--- COLLECTED DATA ---

- - - - -

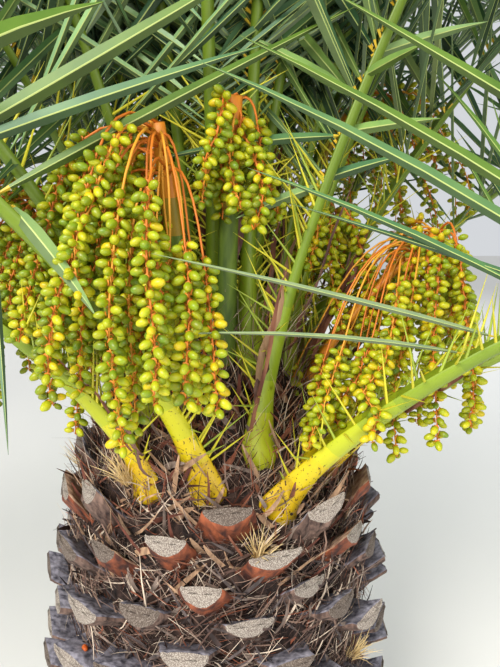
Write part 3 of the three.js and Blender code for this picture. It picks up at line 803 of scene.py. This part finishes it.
rib_rows = []
rounding = np.concatenate([FOOT_SIZES, np.ones(RIB_STATIONS)])
for frond in fronds:
    share = mix(0.0, 0.985, np.linspace(0, 1, RIB_STATIONS) ** 1.25)
    depths = FOOT_DEPTHS * (INNER_FOOT if frond["index"] >= FIRST_INNER_FROND else 1.0)
    distance = np.concatenate([depths, share * frond["length"]])
    centre, along, side, up = on_rib(frond, distance / frond["length"])
    below = np.minimum(distance, 0)[:, None]
    width = rib_width(frond, distance)
    centre = centre + along * below + up * below * 0.5 - up * (0.10 * width[:, None])
    foot = np.clip(1 - np.abs(distance) / SWELLING_REACH, 0, 1)
    green = 0.0 if frond["index"] < YELLOW_FRONDS else mix(0.10, 0.34, frond["index"] / FROND_COUNT)
    green = frond.get("green", green)
    reach = np.where(distance[:-1] > RED_BELOW, np.maximum(distance[:-1], 0) + green, -0.5)
    steps = np.digitize(reach, [start for start, _, _ in RIB_STEPS]) - 1
    ends = np.repeat([steps[0], len(RIB_STEPS) - 1], RIB_CORNERS - 2)
    slots = np.concatenate([np.repeat(steps, RIB_CORNERS), ends])
    rib_rows.append((centre, side, up, rib_section(width * (1 + SWELLING * foot) * rounding), slots))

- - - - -

--- WHAT IS BEING ASKED ---
Print the material verbatim, all of it.

--- EXERCISE RESULT ---
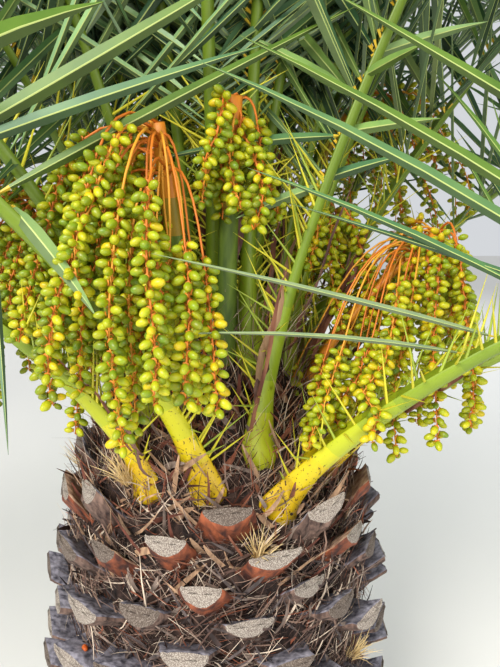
Write part 3 of the three.js and Blender code for this picture. It picks up at line 803 of scene.py. This part finishes it.
rib_rows = []
rounding = np.concatenate([FOOT_SIZES, np.ones(RIB_STATIONS)])
for frond in fronds:
    share = mix(0.0, 0.985, np.linspace(0, 1, RIB_STATIONS) ** 1.25)
    depths = FOOT_DEPTHS * (INNER_FOOT if frond["index"] >= FIRST_INNER_FROND else 1.0)
    distance = np.concatenate([depths, share * frond["length"]])
    centre, along, side, up = on_rib(frond, distance / frond["length"])
    below = np.minimum(distance, 0)[:, None]
    width = rib_width(frond, distance)
    centre = centre + along * below + up * below * 0.5 - up * (0.10 * width[:, None])
    foot = np.clip(1 - np.abs(distance) / SWELLING_REACH, 0, 1)
    green = 0.0 if frond["index"] < YELLOW_FRONDS else mix(0.10, 0.34, frond["index"] / FROND_COUNT)
    green = frond.get("green", green)
    reach = np.where(distance[:-1] > RED_BELOW, np.maximum(distance[:-1], 0) + green, -0.5)
    steps = np.digitize(reach, [start for start, _, _ in RIB_STEPS]) - 1
    ends = np.repeat([steps[0], len(RIB_STEPS) - 1], RIB_CORNERS - 2)
    slots = np.concatenate([np.repeat(steps, RIB_CORNERS), ends])
    rib_rows.append((centre, side, up, rib_section(width * (1 + SWELLING * foot) * rounding), slots))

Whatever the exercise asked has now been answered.